▶ [Do this] All lines from the one with "The build123d and" through the one with "return cross - spline_bar(SPINDLE_R", and only those, are to be reproduced exactly, both ends included.

— start Exercise data —

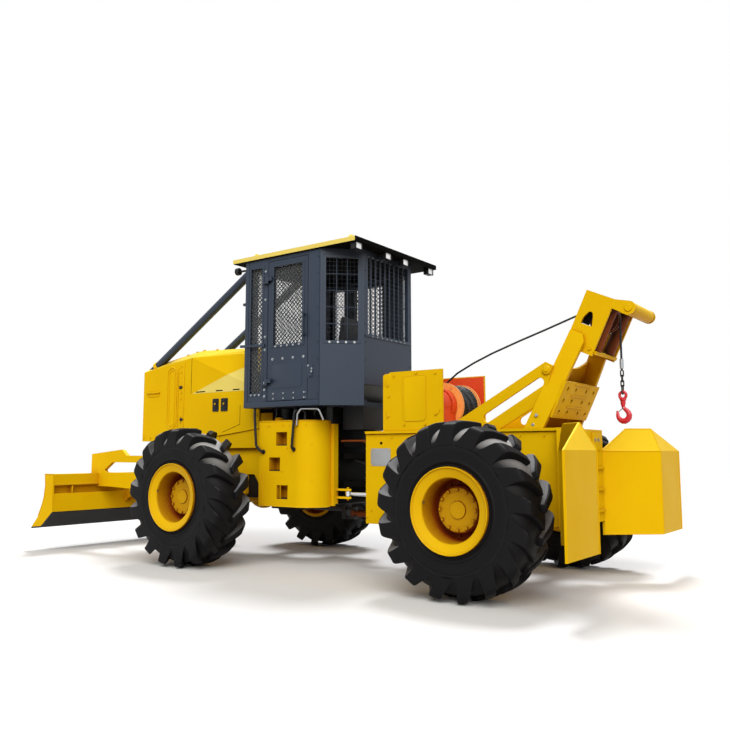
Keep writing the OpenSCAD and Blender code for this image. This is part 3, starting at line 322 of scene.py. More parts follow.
class Shape:
    """Collects forms for one piece. Places are millimetres, and side -1 mirrors them across the middle plane."""

    def __init__(self, side=1, to_world=at):
        self.bm = bmesh.new()
        self.side = side
        self.to_world = to_world

    def both(self):
        """What stands in a loop over this is built on the left and then mirrored on the right."""
        for self.side in (1, -1):
            yield self.side
        self.side = 1

    def loops(self, rings, ends="capped"):
        """Skins a list of rings, each a list of places. Its ends are capped, open or joined to each other."""
        rows = [[self.bm.verts.new(self.to_world(x, y * self.side, z)) for x, y, z in ring] for ring in rings]
        n = len(rows[0])
        for a, b in zip(rows, rows[1:] + (rows[:1] if ends == "joined" else [])):
            for k in range(n):
                self.bm.faces.new((a[k], a[(k + 1) % n], b[(k + 1) % n], b[k]))
        if ends == "capped":
            self.bm.faces.new(rows[0][::-1])
            self.bm.faces.new(rows[-1])
        return rows

    def prism(self, outline, place, low, high, bevel=0.0, segments=2):
        """An outline of (u, v) becomes a plate from low to high along place(u, v, w)."""
        rows = self.loops([[place(u, v, w) for u, v in outline] for w in (low, high)])
        if bevel:
            edges = {e for row in rows for v in row for e in v.link_edges}
            bmesh.ops.bevel(self.bm, geom=list(edges), offset=bevel * MM, segments=segments, profile=0.6,
                            affect="EDGES", clamp_overlap=True)

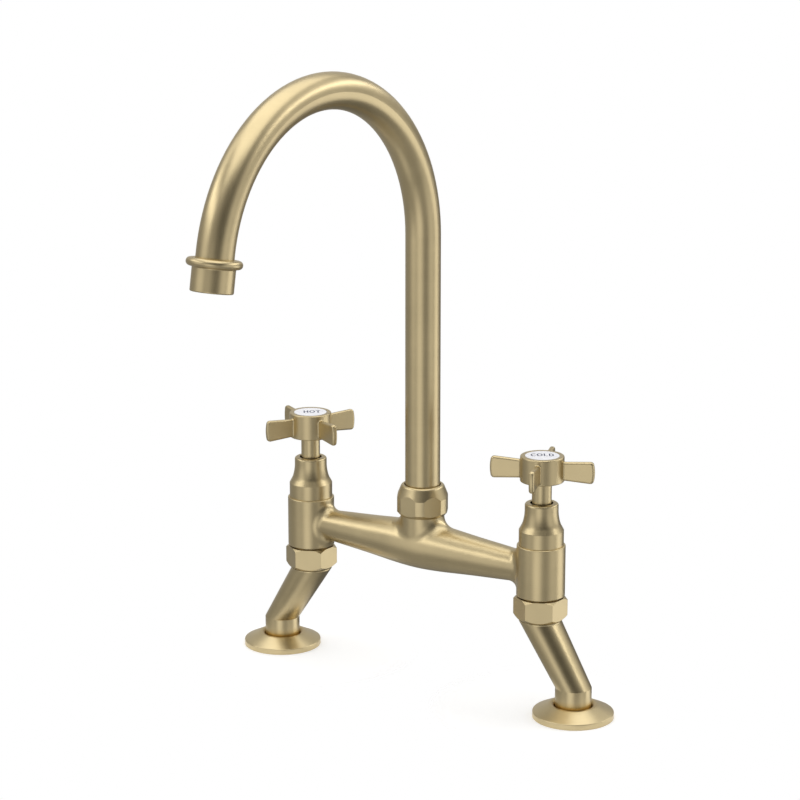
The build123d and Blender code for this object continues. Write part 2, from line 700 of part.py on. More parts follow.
# ---------------------------------------------------------------- handles
def spoke():
    """One flat tapering arm, with a bowed end and rounded edges, lying along +X."""
    mid = HUB_Z + SPOKE_MID
    corner_x = SPOKE_TIP - SPOKE_BOW
    slope = (SPOKE_TIP_H - SPOKE_ROOT_H) / (corner_x - HUB_R)
    root_x = STEM_R
    root_half = (SPOKE_ROOT_H - slope * (HUB_R - root_x)) / 2
    tip_half = SPOKE_TIP_H / 2
    upper = (corner_x, mid + tip_half)
    lower = (corner_x, mid - tip_half)
    flanks = Polyline(upper, (root_x, mid + root_half), (root_x, mid - root_half), lower)
    end = ThreePointArc(lower, (SPOKE_TIP, mid), upper)
    blade = make_face([flanks, end])
    for corner in (upper, lower):
        blade = fillet(blade.vertices().sort_by_distance(corner)[0], SPOKE_CORNER)
    arm = extrude(Plane.XZ * blade, SPOKE_T / 2, both=True)
    sides = arm.faces().filter_by(Axis.Y)
    rim = sides.edges().filter_by(lambda edge: edge.center().X > root_x + SPOKE_EDGE)
    return fillet(rim, SPOKE_EDGE)


def handle():
    """Crosshead: hub, four spokes and the stem that hides the spindle."""
    top = (HUB_R, HUB_TOP_Z)
    bottom = (HUB_R, HUB_Z)
    outline = [(0, STEM_Z), (STEM_R, STEM_Z), (STEM_R, HUB_Z), bottom, top, (0, HUB_TOP_Z)]
    cross = turned(outline, [(top, HUB_TOP_ROUND), (bottom, HUB_BOTTOM_ROUND)])
    arm = spoke()
    for index in range(SPOKES):
        placed_arm = Rot(0, 0, SPOKE_ANGLE + index * 360 / SPOKES) * arm
        cross = blended(cross, placed_arm, SPOKE_BLEND)
    head_r = SCREW_HEAD_R + SEAM
    seat_z = SOCKET_TOP_Z + SCREW_HEAD_H
    cross -= rod(INDEX_R + INDEX_FIT, INDEX_Z, HUB_TOP_Z + OVERCUT)
    cross -= rod(head_r, seat_z, INDEX_Z + OVERCUT)
    cross -= rod(SCREW_R + SEAM, SOCKET_TOP_Z - OVERCUT, seat_z + OVERCUT)
    cross -= rod(SPINDLE_R + RING_FIT, STEM_Z - OVERCUT, SPLINE_Z)
    return cross - spline_bar(SPINDLE_R + RING_FIT, SPLINE_Z - OVERCUT, SOCKET_TOP_Z)


def index_disc():
    """Enamelled disc with a slight crown, pressed into the hub."""
    top = INDEX_Z + INDEX_T
    crown_r = (INDEX_R**2 + INDEX_CROWN**2) / (2 * INDEX_CROWN)
    return rod(INDEX_R, INDEX_Z, top) & Pos(0, 0, top - crown_r) * Sphere(crown_r)


def handle_screw():
    """Cap screw that draws the handle down on the spindle."""
    seat_z = SOCKET_TOP_Z + SCREW_HEAD_H
    top = seat_z + SCREW_HEAD_H
    screw = rod(SCREW_R, seat_z - SCREW_L, seat_z) + rod(SCREW_HEAD_R, seat_z, top)
    return screw - hexagon(SCREW_KEY_AF, top - SCREW_KEY_D, top + OVERCUT)


# ---------------------------------------------------------------- union nut and leg
def union_nut():
    """Hexagon nut that clamps the leg to the valve body."""
    corner_r = UNION_AF / sqrt(3)
    thread_r = UNION_THREAD_R + SCREW_FIT
    neck_r = LEG_NECK_R + RUN_FIT
    envelope = turned(
        [
            (neck_r, UNION_Z),
            (UNION_BOTTOM_R, UNION_Z),
            (corner_r, UNION_Z + UNION_BOTTOM_CHAMFER_H),
            (corner_r, UNION_TOP_Z - UNION_TOP_CHAMFER_H),
            (UNION_TOP_R, UNION_TOP_Z),
            (thread_r, UNION_TOP_Z),
            (thread_r, UNION_LIP_Z),
            (neck_r, UNION_LIP_Z),
        ]
    )
    return envelope & hexagon(UNION_AF, UNION_Z, UNION_TOP_Z)


def union_washer():
    """Fibre washer between the leg's neck and the body's spigot."""
    return tube(UNION_WASHER_OUT_R, INLET_R, LEG_NECK_Z, SPIGOT_Z)


def snap_ring():
    """Split ring on the leg's neck that the union nut pulls against."""
    inner = LEG_NECK_R - SNAP_RING_DEPTH + RING_FIT
    return split_ring(SNAP_RING_OUT_R, inner, UNION_LIP_Z + RING_FIT, SNAP_RING_T, SNAP_RING_OPENING)


def leg():
    """Cranked leg: upright foot, leaning limb, rim and the neck inside the union nut."""
    groove_z = UNION_LIP_Z
    groove_h = SNAP_RING_T + 2 * RING_FIT
    foot_x = LEG_REACH
    casting = Pos(foot_x, 0, 0) * rod(LEG_FOOT_R, LEG_FOOT_Z, LEG_CREASE_Z)
    casting += leaning(foot_x, LEG_CREASE_Z, LEG_FOOT_R, 0, LEG_TOP_Z, LEG_TOP_R)
    casting += rod(LEG_TOP_R, LEG_TOP_Z, LEG_RIM_Z)
    casting += rod(LEG_NECK_R, LEG_RIM_Z, LEG_NECK_Z)
    casting -= tube(LEG_NECK_R + OVERCUT, LEG_NECK_R - SNAP_RING_DEPTH, groove_z, groove_z + groove_h)
    casting -= Pos(foot_x, 0, 0) * rod(LEG_BORE_R, LEG_FOOT_Z - OVERCUT, LEG_CREASE_Z)
    casting -= leaning(foot_x, LEG_CREASE_Z, LEG_BORE_R, 0, LEG_TOP_Z, LEG_BORE_R)
    casting -= rod(LEG_BORE_R, LEG_TOP_Z, LEG_NECK_Z + OVERCUT)
    socket = rod(TAIL_SPIGOT_R + SCREW_FIT, LEG_FOOT_Z - OVERCUT, LEG_FOOT_Z + TAIL_SPIGOT_H + SEAM)
    return casting - Pos(foot_x, 0, 0) * socket


def tail():
    """Threaded shank through the worktop, with a relief groove above its inlet thread."""
    spigot_z = LEG_FOOT_Z + TAIL_SPIGOT_H
    relief_z = TAIL_INLET_L - TAIL_LENGTH
    shank = turned(
        [
            (TAIL_BORE_R, -TAIL_LENGTH),
            (TAIL_THREAD_R - TAIL_END_CHAMFER, -TAIL_LENGTH),
            (TAIL_THREAD_R, -TAIL_LENGTH + TAIL_END_CHAMFER),
            (TAIL_THREAD_R, relief_z),
            (TAIL_RELIEF_R, relief_z),
            (TAIL_RELIEF_R, relief_z + TAIL_RELIEF_W),
            (TAIL_THREAD_R, relief_z + TAIL_RELIEF_W),
            (TAIL_THREAD_R, LEG_FOOT_Z),
            (TAIL_SPIGOT_R, LEG_FOOT_Z),
            (TAIL_SPIGOT_R, spigot_z),
            (TAIL_BORE_R, spigot_z),
        ]
    )
    return Pos(LEG_REACH, 0, 0) * shank


def flange():
    """Loose rose round the foot, with a rolled inner edge and a recess for its gasket."""
    bore_r = LEG_FOOT_R + FLANGE_FIT
    rim = (FLANGE_R, FLANGE_RIM_H)
    top = (bore_r, FLANGE_CONE_H)
    outline = [
        (bore_r, 0),
        (GASKET_IN_R - RING_FIT, 0),
        (GASKET_IN_R - RING_FIT, GASKET_T),
        (GASKET_OUT_R + RING_FIT, GASKET_T),
        (GASKET_OUT_R + RING_FIT, 0),
        (FLANGE_R, 0),
        rim,
        top,
    ]
    rose = turned(outline, [(rim, FLANGE_RIM_ROUND), (top, FLANGE_TOP_ROUND)])
    return Pos(LEG_REACH, 0, 0) * rose


def flange_gasket():
    """Rubber ring in the rose's recess, flush with the worktop."""
    return Pos(LEG_REACH, 0, 0) * tube(GASKET_OUT_R, GASKET_IN_R, 0, GASKET_T)


def tail_washer():
    """Thick rubber washer under the worktop."""
    inner = TAIL_THREAD_R + SEAM
    return Pos(LEG_REACH, 0, 0) * tube(TAIL_WASHER_R, inner, TAIL_WASHER_Z, -WORKTOP_T)


def backnut():
    """Flanged hexagon nut that pulls the tap down on the worktop."""
    thread_r = TAIL_THREAD_R + SCREW_FIT
    plate = tube(BACKNUT_FLANGE_R, thread_r, TAIL_WASHER_Z - BACKNUT_FLANGE_T, TAIL_WASHER_Z)
    nut = hexagon(BACKNUT_AF, BACKNUT_Z, TAIL_WASHER_Z - BACKNUT_FLANGE_T)
    nut -= rod(thread_r, BACKNUT_Z - OVERCUT, TAIL_WASHER_Z)
    return Pos(LEG_REACH, 0, 0) * (plate + nut)


# ---------------------------------------------------------------- output
CENTRE_PIECES = {
    "bridge_body": bridge_body,
    "column_nut": column_nut,
    "spout_ferrule": ferrule,
    "spout_o_rings": spout_o_rings,
    "spout_slip_ring": slip_ring,
    "spout_tube": spout_tube,
    "nozzle": nozzle,
    "aerator_seal": aerator_seal,
    "aerator_cage": aerator_cage,
    "aerator_insert": aerator_insert,
}

SIDE_PIECES = {
    "bonnet": bonnet,
    "cartridge_body": cartridge_body,
    "cartridge_o_ring": cartridge_o_ring,
    "seat_seal": seat_seal,
    "fixed_disc": fixed_disc,
    "moving_disc": moving_disc,
    "spindle": spindle,
    "spindle_o_ring": spindle_o_ring,
    "spindle_clip": spindle_clip,
    "handle": handle,
    "index_disc": index_disc,
    "handle_screw": handle_screw,
    "union_nut": union_nut,
    "union_washer": union_washer,
    "snap_ring": snap_ring,
    "leg": leg,
    "tail": tail,
    "flange": flange,
    "flange_gasket": flange_gasket,
    "tail_washer": tail_washer,
    "backnut": backnut,
}


def main():
    """Write every piece to its own file."""
    os.makedirs("parts", exist_ok=True)
    for name, make in CENTRE_PIECES.items():
        export_step(make(), f"parts/{name}.step")
    for name, make in SIDE_PIECES.items():
        cold = Pos(BODY_X, 0, 0) * make()
        export_step(cold, f"parts/cold_{name}.step")
        export_step(mirror(cold, about=Plane.YZ), f"parts/hot_{name}.step")


main()
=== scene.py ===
from math import cos, pi, radians, sin, sqrt

import bmesh
import bpy
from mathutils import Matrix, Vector


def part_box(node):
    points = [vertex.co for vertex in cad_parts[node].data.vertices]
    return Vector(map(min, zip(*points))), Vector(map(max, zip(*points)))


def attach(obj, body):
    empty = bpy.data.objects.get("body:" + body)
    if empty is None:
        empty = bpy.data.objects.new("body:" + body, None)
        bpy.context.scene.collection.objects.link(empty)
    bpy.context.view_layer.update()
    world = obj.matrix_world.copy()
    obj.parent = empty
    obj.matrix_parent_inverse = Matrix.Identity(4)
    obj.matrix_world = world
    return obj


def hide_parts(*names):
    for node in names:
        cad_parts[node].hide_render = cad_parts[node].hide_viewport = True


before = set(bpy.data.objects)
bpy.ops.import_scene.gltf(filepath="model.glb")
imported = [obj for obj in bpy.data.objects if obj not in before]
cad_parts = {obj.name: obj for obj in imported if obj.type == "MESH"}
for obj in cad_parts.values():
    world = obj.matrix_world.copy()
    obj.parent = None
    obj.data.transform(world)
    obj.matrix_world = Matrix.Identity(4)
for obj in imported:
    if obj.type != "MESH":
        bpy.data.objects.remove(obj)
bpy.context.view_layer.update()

# Bridge kitchen tap in satin brushed brass. Metres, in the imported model's own frame:
# X along the bridge with the hot valve at -X, the spout towards -Y, Z up, and the
# worktop at Z = 0. The metal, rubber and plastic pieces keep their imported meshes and
# get their finish here. The tails get real threads and the index discs their lettering.

MM = 0.001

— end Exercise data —

▶ [Answer to the problem]
The build123d and Blender code for this object continues. Write part 2, from line 700 of part.py on. More parts follow.
# ---------------------------------------------------------------- handles
def spoke():
    """One flat tapering arm, with a bowed end and rounded edges, lying along +X."""
    mid = HUB_Z + SPOKE_MID
    corner_x = SPOKE_TIP - SPOKE_BOW
    slope = (SPOKE_TIP_H - SPOKE_ROOT_H) / (corner_x - HUB_R)
    root_x = STEM_R
    root_half = (SPOKE_ROOT_H - slope * (HUB_R - root_x)) / 2
    tip_half = SPOKE_TIP_H / 2
    upper = (corner_x, mid + tip_half)
    lower = (corner_x, mid - tip_half)
    flanks = Polyline(upper, (root_x, mid + root_half), (root_x, mid - root_half), lower)
    end = ThreePointArc(lower, (SPOKE_TIP, mid), upper)
    blade = make_face([flanks, end])
    for corner in (upper, lower):
        blade = fillet(blade.vertices().sort_by_distance(corner)[0], SPOKE_CORNER)
    arm = extrude(Plane.XZ * blade, SPOKE_T / 2, both=True)
    sides = arm.faces().filter_by(Axis.Y)
    rim = sides.edges().filter_by(lambda edge: edge.center().X > root_x + SPOKE_EDGE)
    return fillet(rim, SPOKE_EDGE)


def handle():
    """Crosshead: hub, four spokes and the stem that hides the spindle."""
    top = (HUB_R, HUB_TOP_Z)
    bottom = (HUB_R, HUB_Z)
    outline = [(0, STEM_Z), (STEM_R, STEM_Z), (STEM_R, HUB_Z), bottom, top, (0, HUB_TOP_Z)]
    cross = turned(outline, [(top, HUB_TOP_ROUND), (bottom, HUB_BOTTOM_ROUND)])
    arm = spoke()
    for index in range(SPOKES):
        placed_arm = Rot(0, 0, SPOKE_ANGLE + index * 360 / SPOKES) * arm
        cross = blended(cross, placed_arm, SPOKE_BLEND)
    head_r = SCREW_HEAD_R + SEAM
    seat_z = SOCKET_TOP_Z + SCREW_HEAD_H
    cross -= rod(INDEX_R + INDEX_FIT, INDEX_Z, HUB_TOP_Z + OVERCUT)
    cross -= rod(head_r, seat_z, INDEX_Z + OVERCUT)
    cross -= rod(SCREW_R + SEAM, SOCKET_TOP_Z - OVERCUT, seat_z + OVERCUT)
    cross -= rod(SPINDLE_R + RING_FIT, STEM_Z - OVERCUT, SPLINE_Z)
    return cross - spline_bar(SPINDLE_R + RING_FIT, SPLINE_Z - OVERCUT, SOCKET_TOP_Z)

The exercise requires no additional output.